Gear failures were common, not all jellyfish induced. Paul Heather and Jonathan Osgood in Light and Bitter made a heroic 3 mile beat back to Castle Cove under jib only after a mainsail problem, fixed their breakage, sailed back to the start area but unfortunately just missed the last race of the day.

On the Sunday, also blowing 20 knots, another Weymouth boat unfortunately had its transom removed. But not this time by the killer jellies, this time the Light and Bitter boys' boom was said to be in very close proximity at the time. Never seen a transom removed by a boom, but there you are. The jellies were meanwhile feasting on the T foils of Cherubs, which were a nice easy target compared with the simple foils of the Ospreys.

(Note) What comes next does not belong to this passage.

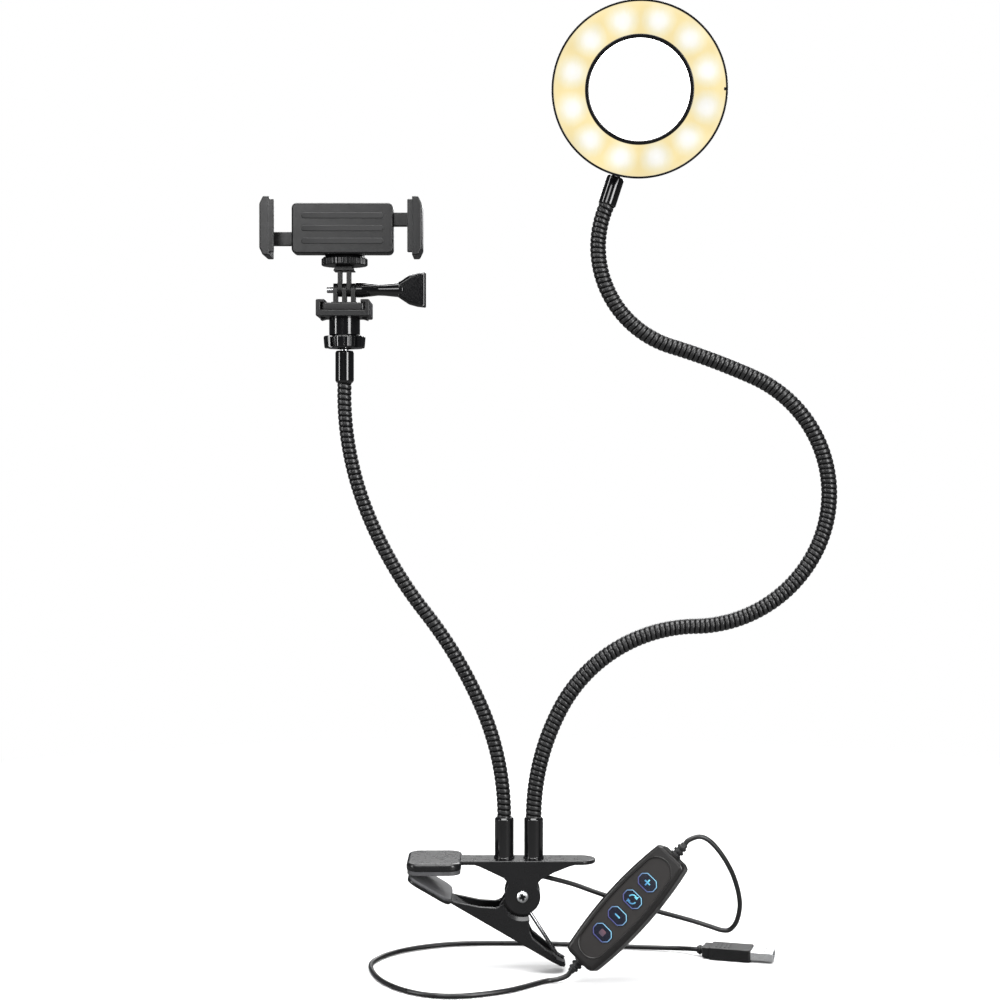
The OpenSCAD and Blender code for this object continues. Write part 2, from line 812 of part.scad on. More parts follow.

But for Richard Cumberbatch, having recently suffered the loss of one transom, this outrageous behaviour by the jellies was just too much. How do you best give a fleet of jellyfish a sound thrashing? He chose an unexpected method. Encountering a sudden wind shadow, courtesy of those Light and Bitter boys again, always near the scene of a crime, Richard went for a severe tea bagging. At first he went for the traditional walk on the wild side, flying towards the forestay, then he caught the jellies by surprise by somersaulting, still on the wire, to launch into a flying head butt on the beasts, diving down close to the shrouds, before performing an elegant turn and resuming his upright stance and returning to the boat.

His dive at the jellies was with such force that he lost a contact lens, but later found it elsewhere in his eye socket, but sadly folded by the impact. You've heard of folded masts, booms and transoms, now here's an original injury suffered while sailing. We're not sure if he managed to land any blows on the jellies, but perhaps the deterrence effect worked, because no further transoms were lost.

Meanwhile there was some racing, with Terry Curtis and Peter Greig prevailing over Chris Gould and Nick Broomhall, with Kevin Francis/ Phil Male in third. Nobody had an easy ride, with capsizes and gear failures common, while Terry Curtis complained of rudder cavitation. Are those pesky jellies adapting to blowing bubbles up and down rudder blades, rather than just eating them?

Next year, the Osprey class will greet the new Mark 5 Osprey. Details of the design are closely guarded, but are said to include an open transom. After Weymouth, buyers of a nervous disposition are a little unsure of whether an open transom is a good idea. Will the jellies leap in over the back, and bite your ankles instead of your foils? Only time will tell.